Home Builder Confidence Stable for Seven Consecutive Months

January’s index reading of 57 was one point below December’s reading of 58. Any index reading above 50 indicates that more home builders are confident about housing market conditions than not. January’s reading was the seventh consecutive reading above 50. NAHB said that builder confidence in future market conditions slipped by four points to a reading of 60; builder confidence in current housing market conditions was unchanged at a reading of 62 and the reading for buyer foot traffic fell two points for a January reading of 44.

David Crowe, NAHB chief economist, cited improving labor markets, stronger economic conditions and higher consumer confidence as factors that contributed to January’s reading. In addition, analysts said that certain economic trends including higher rents and low mortgage rates may compel more renters to buy homes. Although pent-up demand contributed to buyer interest in recent months, restrictive mortgage credit policies are seen as a deterrent to higher sales volume. Builder confidence in home sales conditions would likely improve if the government can ease lender concerns about providing mortgages to buyers who don’t have strong credit scores.
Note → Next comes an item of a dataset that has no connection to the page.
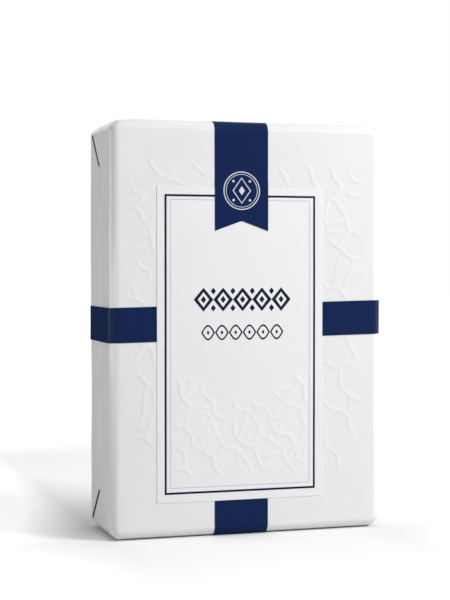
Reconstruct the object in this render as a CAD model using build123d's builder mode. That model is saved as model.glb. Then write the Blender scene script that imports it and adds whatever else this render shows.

Housing Market Index Indicates Room for Growth

In spite of strong builder confidence, there’s plenty of room for improvement in markets for new single-family homes. As of November, the sales pace for new homes was approximately 41 percent below the average pace for the last 20 years; housing starts for the same period were approximately 24 percent below the average for the prior 20 years. The Department of Commerce reported that housing starts were 24 percent below the 20 year average. This suggests that while borrowers are confident in housing market conditions overall, they may be taking a conservative approach on building new homes until more buyers enter the market.

This week’s upcoming housing-related reports will help determine the overall climate for housing market growth. Existing home sales and housing starts for December will be released along with FHFA’s home price report for November.